B. pertussis is a gram-negative bacterium known to cause pertussis, commonly referred to as whooping cough. This highly contagious respiratory disease is characterized by severe coughing spells that can make it hard to breathe, often leading to the distinctive "whooping" sound.

What are the primary toxins produced by Bordetella pertussis and what are their effects?

The primary toxins produced by B. pertussis include pertussis toxin, adenylate cyclase toxin, and tracheal cytotoxin. Pertussis toxin ADP-ribosylates a host cell G protein, disrupting normal signaling and immune responses, contributing to pertussis symptoms. Additionally, PT increases mucus production and inhibits phagocytosis. Adenylate cyclase toxin disrupts host cell signaling by increasing cyclic AMP levels, inhibiting phagocytosis, and impairing immune responses. Tracheal cytotoxin damages ciliated epithelial cells lining the respiratory tract, contributing to inflammation and the characteristic "whooping" cough sound.

How does Bordetella pertussis affect the ciliated epithelium in the respiratory tract?

B. pertussis adheres to the ciliated epithelial cells in the upper respiratory tract and produces toxins that paralyze and destroy these cells. This damage prevents the cilia from effectively moving mucus and trapped particles, including the bacteria themselves, out of the respiratory tract, contributing to the characteristic severe cough of pertussis.

What is lymphocytosis and how is it related to whooping cough?

Increased counts of lymphocytes in the blood, known as lymphocytosis, is a common symptom in early stages of whooping cough, or pertussis. The pertussis toxin released by B. pertussis interferes with the lymphocyte recirculation, leading to their accumulation in the blood. This lymphocytosis is a unique feature of pertussis among respiratory infections.

What are the best treatment and prevention measures for Bordetella pertussis?

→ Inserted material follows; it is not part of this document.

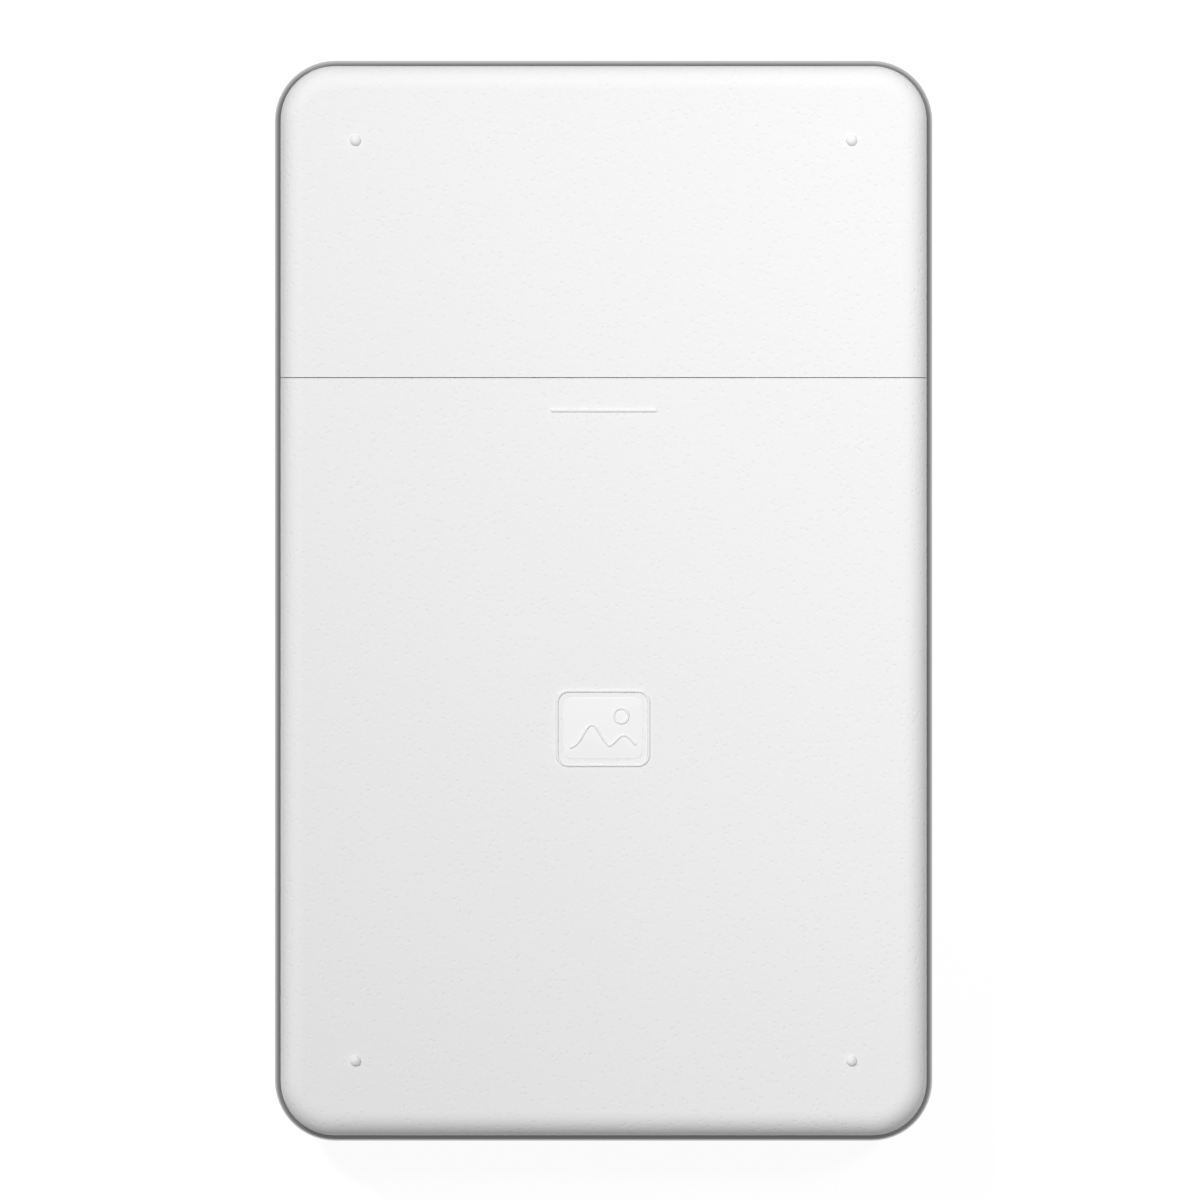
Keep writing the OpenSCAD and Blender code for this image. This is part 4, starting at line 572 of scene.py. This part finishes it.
# finishes, one row of values for each material slot of the record: colour and second are linear; grain,
# depth, edge, cell and pitch are in mm, driftSize in metres, lines per metre, and the rest are shares
finishes = {
    "shell_white": (plainFinish, {
        "colour": (0.88, 0.88, 0.88), "rough": 0.55, "grain": 0.34, "depth": 0.03, "speckle": 0.05,
        "drift": 0.008, "driftSize": 0.03, "pits": 1.3}),
    "band_grey": (plainFinish, {
        "colour": (0.5, 0.5, 0.505), "metal": 0.8, "rough": 0.3, "grain": 0.25, "depth": 0.001,
        "speckle": 0.04, "drift": 0.02}),
    "button_grey": (plainFinish, {
        "colour": (0.40, 0.40, 0.41), "rough": 0.36, "grain": 0.25, "depth": 0.003, "speckle": 0.04,
        "edge": 0.15, "edgeShare": 0.2}),
    "frame_plastic": (plainFinish, {
        "colour": (0.045, 0.045, 0.05), "rough": 0.5, "grain": 0.3, "depth": 0.008, "speckle": 0.5,
        "drift": 0.12, "edge": 0.15, "edgeShare": 0.35, "edgeColour": (0.11, 0.11, 0.12), "dust": 0.25}),
    "black_plastic": (plainFinish, {
        "colour": (0.03, 0.03, 0.03), "rough": 0.38, "grain": 0.2, "depth": 0.003, "speckle": 0.3,
        "edge": 0.12, "edgeShare": 0.3, "edgeColour": (0.09, 0.09, 0.09), "dust": 0.12}),
    "flap_plastic": (plainFinish, {
        "colour": (0.58, 0.58, 0.58), "rough": 0.45, "grain": 0.3, "depth": 0.005, "speckle": 0.05,
        "edge": 0.15, "edgeShare": 0.2}),
    "gear_plastic": (plainFinish, {
        "colour": (0.78, 0.76, 0.68), "rough": 0.36, "grain": 0.2, "depth": 0.003, "speckle": 0.04,
        "drift": 0.03, "driftSize": 0.006, "edge": 0.1, "edgeShare": 0.3}),
    "chip_black": (plainFinish, {
        "colour": (0.028, 0.028, 0.03), "rough": 0.62, "grain": 0.12, "depth": 0.006, "speckle": 0.6,
        "edge": 0.08, "edgeShare": 0.3, "edgeColour": (0.08, 0.08, 0.085)}),
    "connector_ivory": (plainFinish, {
        "colour": (0.75, 0.72, 0.6), "rough": 0.4, "grain": 0.2, "depth": 0.003, "speckle": 0.05,
        "edge": 0.1, "edgeShare": 0.25}),
    "bar_ceramic": (plainFinish, {
        "colour": (0.86, 0.85, 0.8), "rough": 0.22, "grain": 0.15, "depth": 0.001, "speckle": 0.05,
        "edge": 0.08, "edgeShare": 0.2}),
    "led_body": (plainFinish, {
        "colour": (0.85, 0.84, 0.7), "rough": 0.18, "grain": 0.3, "depth": 0.001, "edge": 0.08,
        "edgeShare": 0.3, "coat": 0.4}),
    "lead_red": (plainFinish, {
        "colour": (0.5, 0.03, 0.02), "rough": 0.42, "grain": 0.3, "depth": 0.004, "speckle": 0.1,
        "drift": 0.06, "driftSize": 0.004, "edge": 0.3, "edgeShare": 0.0}),
    "lead_blue": (plainFinish, {
        "colour": (0.03, 0.05, 0.25), "rough": 0.42, "grain": 0.3, "depth": 0.004, "speckle": 0.1,
        "drift": 0.06, "driftSize": 0.004, "edge": 0.3, "edgeShare": 0.0}),
    "clear_guide": (plainFinish, {
        "colour": (0.93, 0.95, 0.96), "rough": 0.12, "grain": 0.5, "depth": 0.001, "speckle": 0.01,
        "drift": 0.01, "edge": 0.1, "edgeShare": 0.1, "index": 1.49, "clear": 0.9}),
    "bright_steel": (linedFinish, {
        "colour": (0.6, 0.6, 0.61), "second": (0.7, 0.7, 0.71), "metal": 1.0, "rough": 0.2,
        "lines": (9000.0, 150.0, 150.0), "depth": 0.001, "patternDepth": 1.5, "grain": 0.2, "edge": 0.1,
        "edgeShare": 0.4, "edgeColour": (0.85, 0.85, 0.86)}),
    "screw_steel": (linedFinish, {
        "colour": (0.46, 0.47, 0.5), "second": (0.56, 0.56, 0.56), "metal": 1.0, "rough": 0.3,
        "lines": (1200.0, 1200.0, 4000.0), "depth": 0.002, "grain": 0.15, "edge": 0.08, "edgeShare": 0.5,
        "edgeColour": (0.8, 0.8, 0.8)}),
    "spring_steel": (linedFinish, {
        "colour": (0.5, 0.51, 0.54), "second": (0.6, 0.6, 0.62), "metal": 1.0, "rough": 0.26,
        "lines": (5000.0, 120.0, 5000.0), "depth": 0.001, "grain": 0.2, "edge": 0.08, "edgeShare": 0.4,
        "edgeColour": (0.78, 0.78, 0.8)}),
    "motor_steel": (linedFinish, {
        "colour": (0.52, 0.52, 0.54), "second": (0.64, 0.64, 0.66), "metal": 1.0, "rough": 0.26,
        "lines": (7000.0, 90.0, 90.0), "depth": 0.001, "grain": 0.3, "edge": 0.15, "edgeShare": 0.35,
        "edgeColour": (0.82, 0.82, 0.83)}),
    "sink_aluminium": (linedFinish, {
        "colour": (0.64, 0.65, 0.66), "second": (0.76, 0.77, 0.78), "metal": 1.0, "rough": 0.34,
        "lines": (60.0, 6000.0, 6000.0), "depth": 0.002, "grain": 0.15, "edge": 0.12, "edgeShare": 0.45,
        "edgeColour": (0.9, 0.9, 0.91)}),
    "brass": (linedFinish, {
        "colour": (0.66, 0.47, 0.19), "second": (0.78, 0.58, 0.26), "metal": 1.0, "rough": 0.3,
        "lines": (6000.0, 200.0, 200.0), "depth": 0.001, "grain": 0.15, "edge": 0.08, "edgeShare": 0.35,
        "edgeColour": (0.9, 0.72, 0.4)}),
    "roller_rubber": (linedFinish, {
        "colour": (0.045, 0.045, 0.047), "second": (0.075, 0.075, 0.076), "rough": 0.72,
        "lines": (5000.0, 260.0, 260.0), "depth": 0.008, "patternDepth": 1.2, "grain": 0.12, "edge": 0.1,
        "edgeShare": 0.2, "dust": 0.35}),
    "cork": (cellFinish, {
        "colour": (0.34, 0.2, 0.1), "second": (0.52, 0.36, 0.21), "rough": 0.8, "cell": 0.7,
        "depth": 0.03, "patternDepth": 0.8, "grain": 0.2, "speckle": 0.3, "edge": 0.1, "edgeShare": 0.1}),
    "tape_foam": (cellFinish, {
        "colour": (0.7, 0.68, 0.63), "second": (0.78, 0.76, 0.71), "rough": 0.85, "cell": 0.25,
        "depth": 0.03, "grain": 0.15, "edge": 0.1, "edgeShare": 0.1}),
    "shield_tin": (cellFinish, {
        "colour": (0.6, 0.6, 0.6), "second": (0.72, 0.72, 0.72), "metal": 1.0, "rough": 0.28, "cell": 1.2,
        "depth": 0.001, "grain": 0.2, "edge": 0.15, "edgeShare": 0.4, "edgeColour": (0.88, 0.88, 0.88)}),
    "pouch_foil": (cellFinish, {
        "colour": (0.6, 0.6, 0.62), "second": (0.68, 0.68, 0.7), "metal": 0.75, "rough": 0.4, "cell": 9.0,
        "depth": 0.08, "patternDepth": 0.5, "grain": 3.0, "speckle": 0.06, "edge": 0.4,
        "edgeShare": 0.2}),
    "board_green": (tracksFinish, {
        "colour": (0.025, 0.15, 0.07), "second": (0.05, 0.24, 0.11), "rough": 0.28, "cell": 1.6,
        "trackFrom": 0.16, "trackFull": 0.1, "depth": 0.01, "grain": 0.2, "edge": 0.08, "edgeShare": 0.3,
        "edgeColour": (0.35, 0.38, 0.2), "coat": 0.3}),
    "flex_film": (stripesFinish, {
        "colour": (0.5, 0.25, 0.06), "second": (0.66, 0.4, 0.14), "rough": 0.2, "pitch": 0.5,
        "softness": 0.2, "depth": 0.01, "grain": 0.5, "edge": 0.1, "edgeShare": 0.2, "coat": 0.3}),
}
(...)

Patients diagnosed with whooping cough are typically treated with macrolides, a type of antibiotic, to prevent the bacteria from multiplying further. Prophylactic antibiotics might also be given to those in close contact with the patient. The best prevention against B. pertussis is through vaccination. The acellular pertussis vaccine, often given in a combined form known as DTaP or Tdap (diphtheria, tetanus, and pertussis), is part of routine childhood immunizations and booster doses are recommended for adolescents and adults.